No Escape, released in some countries as Escape from Absolom and Absolom 2022, is a 1994 American science fiction action film directed by Martin Campbell. It stars Ray Liotta, Lance Henriksen, Stuart Wilson, Kevin Dillon, Michael Lerner and Ernie Hudson. It was based on the 1987 novel The Penal Colony by Richard Herley. In a dystopian future, a former Reconnaissance Marine serves life imprisonment on an island inhabited by savage and cannibalistic prisoners.

It was the first film collaboration between the director Martin Campbell and actor Stuart Wilson, who both later worked in The Mask of Zorro and Vertical Limit, both released in 1998 and 2000, and the film was also the third collaboration between the producer Hurd and Henriksen, after The Terminator and Aliens, both directed by James Cameron, and released in 1984 and 1986.

Plot 
In 2022, the penal system is run by corporations, and prisoners are seen as assets. Highly-trained ex-Marine John Robbins is imprisoned for life for murdering his commanding officer after being ordered to kill innocent civilians in Benghazi; having escaped from two Level 5 maximum security prisons, he is sent to a Level 6 facility. A fellow prisoner tells him about "Absolom", an island where they send the worst prisoners and is feared more than the prison. The Warden, after being held at gunpoint by Robbins, is convinced that he is a threat and exiles him to the island.

On the island, Robbins is captured by a group of prisoners known as the Outsiders, led by a sociopath named Walter Marek and whose only rule is The Law of the Jungle. The abandoned island resort, complete with dilapidated houses and a swimming pool, is where the Outsiders have established a base. Marek forces Robbins to fight one of his men for amusement and is impressed when Robbins kills his opponent in seconds. He offers him a position in his gang; instead, Robbins knocks Marek into the pool, steals his rocket launcher, and flees the Outsider's camp. He is pursued through the jungle and cornered at the edge of a high cliff before being shot in the neck by blowgun darts. After falling into the river below, another prisoner group called the Insiders retrieves him.
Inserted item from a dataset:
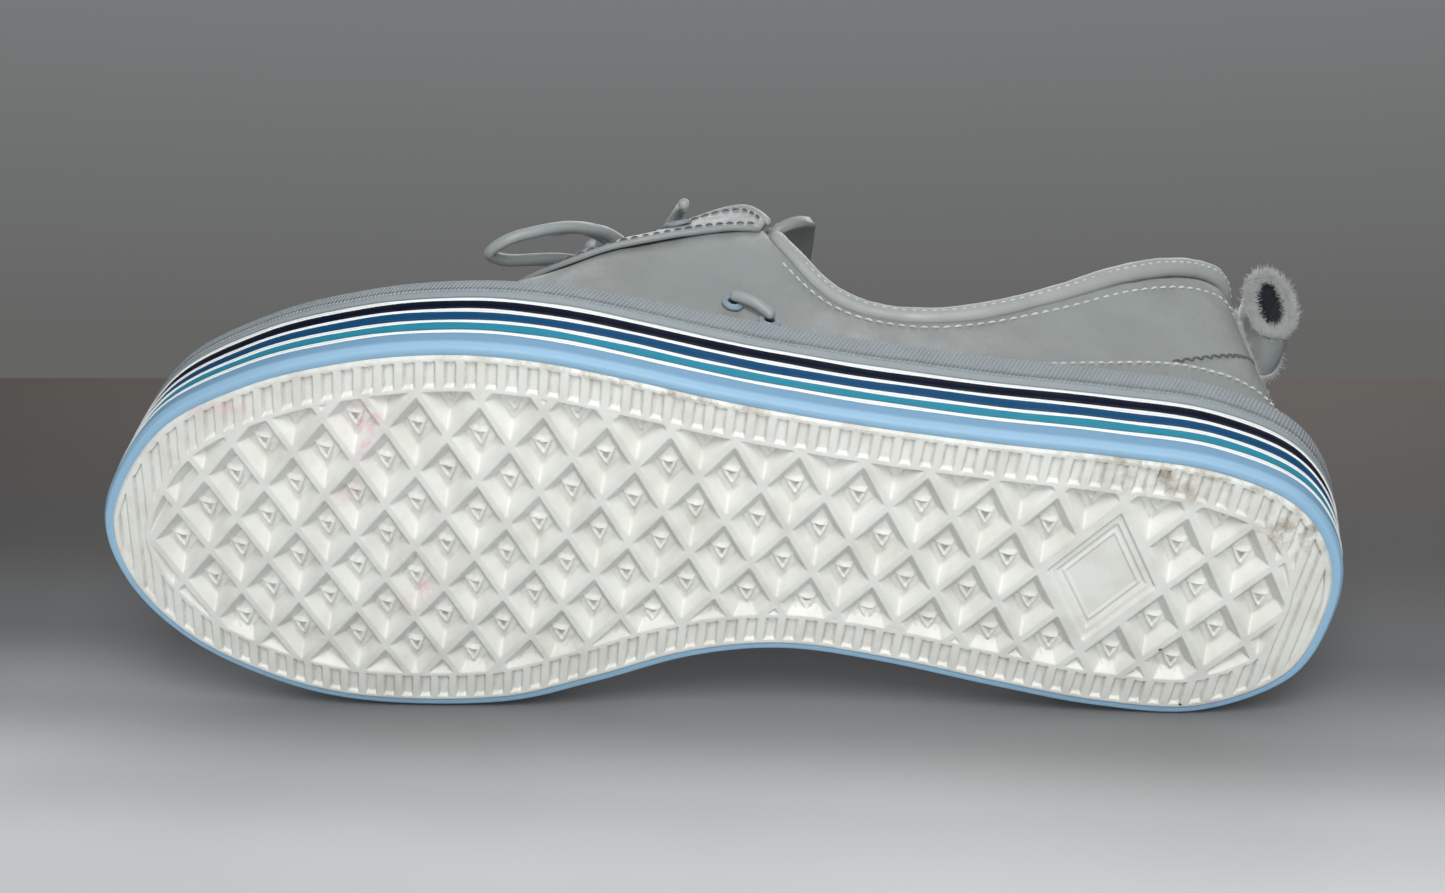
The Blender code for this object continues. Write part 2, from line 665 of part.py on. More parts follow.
KNOT = (11.0, -28.0, 90.5)
KNOT_RADII = (6.0, 4.5, 4.0)
LACES = {
    "lace_crossbar": ((29.0, -41.0, 77.5), (24.0, -41.5, 80.8), (18.0, -42.0, 82.3), (10.0, -42.5, 83.2),
                      (2.0, -43.0, 83.2), (-4.0, -43.5, 82.0), (-9.0, -44.0, 79.5)),
    "lace_run_lateral": ((39.2, -19.2, 83.8), (34.8, -20.0, 89.4), (29.5, -21.6, 93.0), (23.5, -24.3, 93.6),
                         (18.4, -26.8, 92.4)),
    "lace_run_medial": ((-9.8, -18.5, 84.5), (-5.5, -19.5, 88.7), (-1.0, -22.0, 91.0), (4.0, -26.0, 91.2)),
    "lace_loop_lateral": ((17.2, -31.0, 91.5), (21.0, -33.5, 91.0), (26.0, -37.5, 87.0), (31.0, -42.0, 81.5),
                          (36.0, -47.5, 75.5), (40.0, -54.0, 69.0), (41.5, -60.0, 64.5), (38.5, -64.5, 63.5),
                          (33.5, -62.0, 67.5), (28.5, -56.0, 74.0), (23.0, -48.5, 82.0), (17.5, -40.0, 88.5),
                          (14.0, -34.6, 90.2)),
    "lace_loop_medial": ((4.6, -31.0, 91.5), (2.0, -34.5, 93.5), (-2.0, -39.0, 96.0), (-8.0, -46.0, 96.0),
                         (-13.0, -53.0, 91.0), (-14.0, -58.0, 84.0), (-10.0, -59.5, 80.0), (-4.5, -55.0, 82.0),
                         (0.5, -48.5, 86.5), (4.5, -41.0, 89.5), (7.5, -35.0, 90.0)),
    "lace_tail_lateral": ((12.5, -31.5, 96.0), (17.0, -35.5, 97.0), (22.0, -40.5, 95.0), (27.0, -46.0, 89.5),
                          (31.0, -51.0, 82.5)),
    "lace_tail_medial": ((8.5, -30.5, 96.0), (4.0, -32.0, 98.0), (-2.0, -33.5, 98.0), (-8.0, -35.0, 93.0),
                         (-12.0, -37.0, 86.5), (-14.5, -39.5, 80.5)),
}


def laces(parts):
    cord = material("lace_leather", LACE_GREY, 0.7)
    for name, points in LACES.items():
        tube(name, points, LACE_DIAMETER / 2, parts, cord)
    bm = bmesh.new()
    size = Matrix.Diagonal((*(Vector(KNOT_RADII) * MM), 1.0))
    bmesh.ops.create_uvsphere(bm, u_segments=12, v_segments=8, radius=1.0, matrix=Matrix.Translation(Vector(KNOT) * MM) @ size)
    add_object("lace_knot", mesh_from(bm, "lace_knot"), parts, cord)
    for side, (front, rear) in (("lateral", (8.15, 7.6)), ("medial", (22.1, 22.6))):
        ends = [(front, 2.9), (front * 0.67 + rear * 0.33, 3.5), (front * 0.33 + rear * 0.67, 3.5), (rear, 2.9)]
        tube(f"side_lace_{side}", [lifted(p, 0.42, lift) for p, lift in ends], 1.2, parts, cord)


LOOP_HEIGHT = 24.0
LOOP_DEPTH = 13.0


def pull_loop(parts):
    """A folded strap at the top of the backstay: a band with an eye through it, hinged where it is sewn."""
    anchor = lifted(0.0, TOP_SHARE, OVERLAY_LIFT + GAP)
    curve = bpy.data.curves.new("pull_loop", "CURVE")
    curve.dimensions = "2D"
    curve.fill_mode = "BOTH"
    curve.extrude = LOOP_WIDTH / 2 * MM
    curve.resolution_u = 4
    for trim in (0.0, STRAP_THICKNESS):
        bow = curve.splines.new("BEZIER")
        bow.bezier_points.add(3)
        bow.use_cyclic_u = True
        radii = ((LOOP_DEPTH / 2 - trim), (LOOP_HEIGHT / 2 - trim))
        corners = ((1, 0), (0, 1), (-1, 0), (0, -1))
        for point, (a, b) in zip(bow.bezier_points, corners):
            point.co = (a * radii[0] * MM, b * radii[1] * MM, 0.0)
            point.handle_left_type = point.handle_right_type = "AUTO"
    obj = bpy.data.objects.new("pull_loop", curve)
    parts.objects.link(obj)
    curve.materials.append(material("raw_edge_leather", (0.7, 0.71, 0.71), 0.6))
    centre = anchor + Vector((0.0, LOOP_DEPTH / 2 + 0.9, 1.0))
    # The curve's X runs to the rear and its Y up.
    obj.matrix_world = Matrix.Translation(centre * MM) @ Matrix(((0, 0, 1, 0), (1, 0, 0, 0), (0, 1, 0, 0), (0, 0, 0, 1)))


clear_scene()
PARTS = new_collection("platform_boat_sneaker")
CUTTERS = new_collection("cutters")
outsole(PARTS, CUTTERS)
sole_unit(PARTS)
upper(PARTS)
collar(PARTS)
tongue(PARTS)
eyelets(PARTS)
laces(PARTS)
pull_loop(PARTS)
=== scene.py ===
"""Looks of the platform boat sneaker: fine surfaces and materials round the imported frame, the light and the camera."""

import math

import bpy
import numpy as np
from mathutils import Matrix, Vector


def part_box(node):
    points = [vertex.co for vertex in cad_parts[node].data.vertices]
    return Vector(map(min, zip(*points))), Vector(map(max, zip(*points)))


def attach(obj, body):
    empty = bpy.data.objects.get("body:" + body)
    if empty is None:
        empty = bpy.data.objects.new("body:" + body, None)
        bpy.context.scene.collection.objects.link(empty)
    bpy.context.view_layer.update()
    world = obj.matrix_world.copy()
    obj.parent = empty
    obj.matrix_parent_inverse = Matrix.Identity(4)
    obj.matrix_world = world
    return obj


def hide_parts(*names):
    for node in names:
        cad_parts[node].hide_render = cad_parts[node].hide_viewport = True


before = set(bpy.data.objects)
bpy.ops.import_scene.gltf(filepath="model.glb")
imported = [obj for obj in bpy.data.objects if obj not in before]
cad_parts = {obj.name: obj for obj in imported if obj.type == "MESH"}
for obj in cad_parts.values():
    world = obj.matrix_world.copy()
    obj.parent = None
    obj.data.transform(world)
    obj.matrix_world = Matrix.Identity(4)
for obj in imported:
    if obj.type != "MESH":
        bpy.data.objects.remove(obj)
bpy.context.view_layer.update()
RNG = np.random.default_rng(11)
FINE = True
MM = 0.001
SENSOR = 36.0

# ---- the shoe's own sizes, mm: for each station the sole's edge (x, y) and the upper's top edge (x, y, z)
STATIONS = (
    (18, 143, 18, 121, 93), (36, 139.5, 28, 117, 91), (50, 127.5, 35, 106, 85), (56, 108, 38.5, 92, 77),
    (56, 85, 40, 74, 66), (54.6, 60, 40, 55, 58), (53.9, 35, 39, 38, 56), (54, 15, 37, 22, 61),
    (54.8, -3, 32, 8, 75), (56.4, -22, 24, -4, 92), (57.2, -42, 19, -20, 88), (55.2, -62, 15, -36, 80),
    (49, -84, 12, -48, 73), (38, -107.5, 8, -54.5, 70), (20.5, -129.5, 4.5, -57.5, 69), (-6.9, -142.8, 1.5, -58.5, 69),
    (-29, -139.5, -1.5, -57.5, 69), (-46.5, -124, -5, -54.5, 70), (-56, -100, -7, -48, 73), (-57, -76, -8, -36, 80),
    (-50, -44.5, -8, -20, 88), (-37.8, -21.5, -9, -4, 92), (-24.5, 0.5, -13, 8, 78), (-17.2, 22, -13, 22, 67),
    (-16.4, 45, -9, 42, 62), (-18.4, 72, -4, 66, 66), (-19.4, 97, 0, 90, 77), (-16, 121, 4, 107, 86),
    (-1.5, 139, 9, 117, 91),
)
COUNT = len(STATIONS)
SCALE_X, SCALE_Y = 114.6 / 114.2, 286.0 / 285.8
LEAN = 0.16
EDGE = np.array([(x * SCALE_X, y * SCALE_Y) for x, y, *_ in STATIONS])
TOP = np.array([((x + LEAN * (z - 28.0)) * SCALE_X, y * SCALE_Y, z) for *_, x, y, z in STATIONS])
FEATHER_INSET = 5.1
FEATHER_HEIGHT = 16.7
LINING_LIFT = -3.8
OVERLAY_LIFT = 1.8
TEXTURED_START = 22.9
OUTSOLE_INSET = 2.5
SKIRT_LEVEL = 4.6
RIM_WIDTH = 9.8
SLOT_PITCH = 4.6
RIB_HALF = 0.9
WALL_RUN = 2.2
PLAQUE_ROW = 13.5
PLAQUE_SIZE = 0.93
PINSTRIPE_HEIGHT = 0.95
STITCH_LIFT = 0.1
PANEL_EDGE = 0.015
CELL_LENGTH, CELL_WIDTH = 14.3, 22.4
CELL_ORIGIN = (20.2, -103.0)
TREAD_DEPTH = 3.0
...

Led by a terminally-ill doctor called the Father, the Insiders established a cooperative autonomous community with laws as opposed to the tyranny of the Outsiders. Robbins meets Father; King, the new-arrival helper; and befriends Casey, a naïve young man given a life sentence for a kidnapping which led to a dual felony murder accidentally when the hostages died. Robbins learns that the Insiders are heavily outnumbered by the Outsiders and that he is the only person to have ever escaped from Marek's camp. The weapon he stole is appropriated for the good of the community.

After helping repel an attack by the Outsiders, Father notes Robbins' abilities and asks him to join them. He refuses, saying he wants to leave Absolom; Father takes Robbins to the shore, explaining that they are 200 miles from the mainland. Gunships patrol 50 miles off the coast, and infrared satellite technology monitors thermal activity, such as large fires or explosions.

The Insiders have secretly built a scan-proof boat and launch it to tell the outside world about Absolom. However, the boat is destroyed by attack helicopters, causing Father to believe there is an informer among them.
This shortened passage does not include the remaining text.